Render the following material again verbatim, leaving nothing out.
►
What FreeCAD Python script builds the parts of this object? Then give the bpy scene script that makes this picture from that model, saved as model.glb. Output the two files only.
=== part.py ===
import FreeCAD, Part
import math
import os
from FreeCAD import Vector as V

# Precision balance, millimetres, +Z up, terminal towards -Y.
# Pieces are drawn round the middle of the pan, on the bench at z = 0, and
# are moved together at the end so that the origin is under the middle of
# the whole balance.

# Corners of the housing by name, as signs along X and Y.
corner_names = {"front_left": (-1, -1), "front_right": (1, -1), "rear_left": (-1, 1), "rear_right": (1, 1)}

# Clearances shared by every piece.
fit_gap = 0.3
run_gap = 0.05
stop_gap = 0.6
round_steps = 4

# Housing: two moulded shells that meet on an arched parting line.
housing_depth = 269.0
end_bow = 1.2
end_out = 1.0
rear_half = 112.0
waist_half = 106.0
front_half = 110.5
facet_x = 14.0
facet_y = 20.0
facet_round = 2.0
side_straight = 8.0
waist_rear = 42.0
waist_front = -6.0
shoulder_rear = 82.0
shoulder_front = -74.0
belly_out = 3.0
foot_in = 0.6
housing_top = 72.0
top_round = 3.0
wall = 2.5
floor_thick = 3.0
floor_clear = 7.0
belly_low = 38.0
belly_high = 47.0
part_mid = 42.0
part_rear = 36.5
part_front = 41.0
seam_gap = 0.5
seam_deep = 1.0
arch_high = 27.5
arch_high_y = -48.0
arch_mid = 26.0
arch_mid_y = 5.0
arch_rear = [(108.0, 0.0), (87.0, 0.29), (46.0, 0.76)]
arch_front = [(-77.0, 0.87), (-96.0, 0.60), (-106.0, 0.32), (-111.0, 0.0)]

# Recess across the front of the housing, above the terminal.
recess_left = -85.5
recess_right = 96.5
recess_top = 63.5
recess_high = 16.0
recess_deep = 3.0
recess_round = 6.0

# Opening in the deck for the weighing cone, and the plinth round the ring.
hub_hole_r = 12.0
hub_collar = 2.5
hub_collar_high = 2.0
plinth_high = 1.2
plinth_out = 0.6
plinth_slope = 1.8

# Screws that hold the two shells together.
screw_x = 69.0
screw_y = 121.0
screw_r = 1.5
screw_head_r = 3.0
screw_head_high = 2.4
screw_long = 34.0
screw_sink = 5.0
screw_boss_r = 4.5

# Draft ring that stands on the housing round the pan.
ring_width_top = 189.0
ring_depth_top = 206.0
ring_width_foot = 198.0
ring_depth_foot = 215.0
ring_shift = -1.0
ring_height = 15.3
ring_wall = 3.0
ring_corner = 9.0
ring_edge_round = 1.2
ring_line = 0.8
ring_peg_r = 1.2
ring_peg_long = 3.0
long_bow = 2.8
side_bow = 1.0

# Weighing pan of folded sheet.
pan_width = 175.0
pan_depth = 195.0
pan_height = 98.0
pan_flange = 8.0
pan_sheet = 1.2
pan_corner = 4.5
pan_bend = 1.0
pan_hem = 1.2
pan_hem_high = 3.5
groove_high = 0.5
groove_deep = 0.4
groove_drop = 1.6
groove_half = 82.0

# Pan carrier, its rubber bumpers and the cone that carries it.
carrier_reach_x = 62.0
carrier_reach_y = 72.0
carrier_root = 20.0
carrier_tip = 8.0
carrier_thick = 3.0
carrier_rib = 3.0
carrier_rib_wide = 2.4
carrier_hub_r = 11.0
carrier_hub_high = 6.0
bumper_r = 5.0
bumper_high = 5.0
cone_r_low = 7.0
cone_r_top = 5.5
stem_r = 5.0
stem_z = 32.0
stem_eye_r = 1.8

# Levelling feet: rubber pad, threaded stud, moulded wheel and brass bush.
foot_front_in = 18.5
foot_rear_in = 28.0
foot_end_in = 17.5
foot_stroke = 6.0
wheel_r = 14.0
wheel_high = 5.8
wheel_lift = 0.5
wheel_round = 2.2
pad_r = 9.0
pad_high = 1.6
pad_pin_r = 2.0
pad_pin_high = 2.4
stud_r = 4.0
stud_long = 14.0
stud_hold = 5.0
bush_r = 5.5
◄
- [REPLY TO THE EXERCISE]
What FreeCAD Python script builds the parts of this object? Then give the bpy scene script that makes this picture from that model, saved as model.glb. Output the two files only.
=== part.py ===
import FreeCAD, Part
import math
import os
from FreeCAD import Vector as V

# Precision balance, millimetres, +Z up, terminal towards -Y.
# Pieces are drawn round the middle of the pan, on the bench at z = 0, and
# are moved together at the end so that the origin is under the middle of
# the whole balance.

# Corners of the housing by name, as signs along X and Y.
corner_names = {"front_left": (-1, -1), "front_right": (1, -1), "rear_left": (-1, 1), "rear_right": (1, 1)}

# Clearances shared by every piece.
fit_gap = 0.3
run_gap = 0.05
stop_gap = 0.6
round_steps = 4

# Housing: two moulded shells that meet on an arched parting line.
housing_depth = 269.0
end_bow = 1.2
end_out = 1.0
rear_half = 112.0
waist_half = 106.0
front_half = 110.5
facet_x = 14.0
facet_y = 20.0
facet_round = 2.0
side_straight = 8.0
waist_rear = 42.0
waist_front = -6.0
shoulder_rear = 82.0
shoulder_front = -74.0
belly_out = 3.0
foot_in = 0.6
housing_top = 72.0
top_round = 3.0
wall = 2.5
floor_thick = 3.0
floor_clear = 7.0
belly_low = 38.0
belly_high = 47.0
part_mid = 42.0
part_rear = 36.5
part_front = 41.0
seam_gap = 0.5
seam_deep = 1.0
arch_high = 27.5
arch_high_y = -48.0
arch_mid = 26.0
arch_mid_y = 5.0
arch_rear = [(108.0, 0.0), (87.0, 0.29), (46.0, 0.76)]
arch_front = [(-77.0, 0.87), (-96.0, 0.60), (-106.0, 0.32), (-111.0, 0.0)]

# Recess across the front of the housing, above the terminal.
recess_left = -85.5
recess_right = 96.5
recess_top = 63.5
recess_high = 16.0
recess_deep = 3.0
recess_round = 6.0

# Opening in the deck for the weighing cone, and the plinth round the ring.
hub_hole_r = 12.0
hub_collar = 2.5
hub_collar_high = 2.0
plinth_high = 1.2
plinth_out = 0.6
plinth_slope = 1.8

# Screws that hold the two shells together.
screw_x = 69.0
screw_y = 121.0
screw_r = 1.5
screw_head_r = 3.0
screw_head_high = 2.4
screw_long = 34.0
screw_sink = 5.0
screw_boss_r = 4.5

# Draft ring that stands on the housing round the pan.
ring_width_top = 189.0
ring_depth_top = 206.0
ring_width_foot = 198.0
ring_depth_foot = 215.0
ring_shift = -1.0
ring_height = 15.3
ring_wall = 3.0
ring_corner = 9.0
ring_edge_round = 1.2
ring_line = 0.8
ring_peg_r = 1.2
ring_peg_long = 3.0
long_bow = 2.8
side_bow = 1.0

# Weighing pan of folded sheet.
pan_width = 175.0
pan_depth = 195.0
pan_height = 98.0
pan_flange = 8.0
pan_sheet = 1.2
pan_corner = 4.5
pan_bend = 1.0
pan_hem = 1.2
pan_hem_high = 3.5
groove_high = 0.5
groove_deep = 0.4
groove_drop = 1.6
groove_half = 82.0

# Pan carrier, its rubber bumpers and the cone that carries it.
carrier_reach_x = 62.0
carrier_reach_y = 72.0
carrier_root = 20.0
carrier_tip = 8.0
carrier_thick = 3.0
carrier_rib = 3.0
carrier_rib_wide = 2.4
carrier_hub_r = 11.0
carrier_hub_high = 6.0
bumper_r = 5.0
bumper_high = 5.0
cone_r_low = 7.0
cone_r_top = 5.5
stem_r = 5.0
stem_z = 32.0
stem_eye_r = 1.8

# Levelling feet: rubber pad, threaded stud, moulded wheel and brass bush.
foot_front_in = 18.5
foot_rear_in = 28.0
foot_end_in = 17.5
foot_stroke = 6.0
wheel_r = 14.0
wheel_high = 5.8
wheel_lift = 0.5
wheel_round = 2.2
pad_r = 9.0
pad_high = 1.6
pad_pin_r = 2.0
pad_pin_high = 2.4
stud_r = 4.0
stud_long = 14.0
stud_hold = 5.0
bush_r = 5.5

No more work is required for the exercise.